Very much harder on them was the lack of accommodation in the camp.
Things are much better now in this respect; but when I knew the camp
first, there was no recreation room except a small and inconvenient
E.F. Canteen.
The Y.M.C.A. never established itself there. The Church Army put up a
small hut, but sent no worker to look after it; and even that hut was
not opened till the early summer of 1916. By a curious chance the
E.F. Canteen was worked by ladies instead of the usual orderlies. The
ladies were in fact there, running a small independent canteen,
before the E.F. Canteen took over the place. Rather unwillingly, I
think, the E.F. Canteen people took over these ladies. It was a most
fortunate thing that they did so.
Miss L., the head of this little band of workers, was a lady of
unusual ability, energy, and sympathy. I have said that no one in
authority cared for the camp.

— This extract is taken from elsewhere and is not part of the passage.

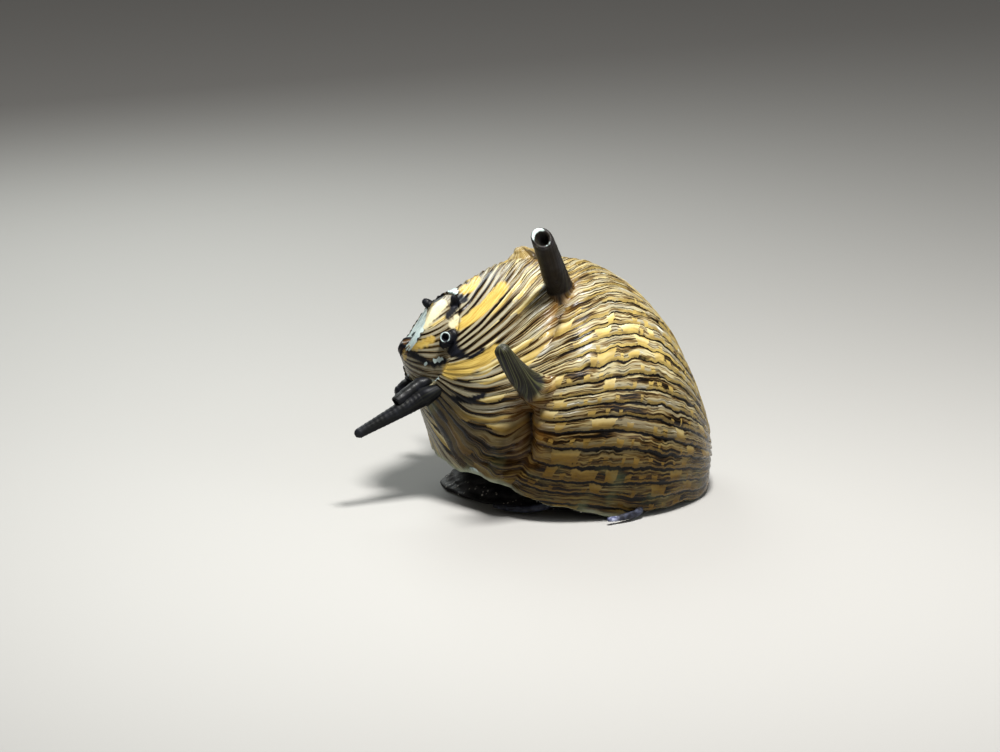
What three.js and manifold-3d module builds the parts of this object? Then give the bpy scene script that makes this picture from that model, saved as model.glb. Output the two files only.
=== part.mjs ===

Miss L., who had no military authority,
not only cared for it--she loved it. It was to her and her assistants
that the camp owed most of what was done for it. I have seen much
splendid work done by our voluntary ladies in France, but I have
never seen better work done under more difficult circumstances than
was done by these ladies.
I suppose it is foolish to be surprised at any evidence of the
blatant vulgarity of the men who earn their living by the horrid
trade of politics. They speak and act after their kind; and it is
probably true that silk purses cannot be made out of sows' ears. Yet
I own to having experienced a shock when Mr. Macpherson in the House
of Commons described our lady workers as "camp followers." Even for a
politician, even in the House of Commons, that was bad.
Miss L. and her assistants had no great organisation behind them to
which they could appeal, which would take their part and fight their
battles. Like the men they worked for, they were "details." The E.F.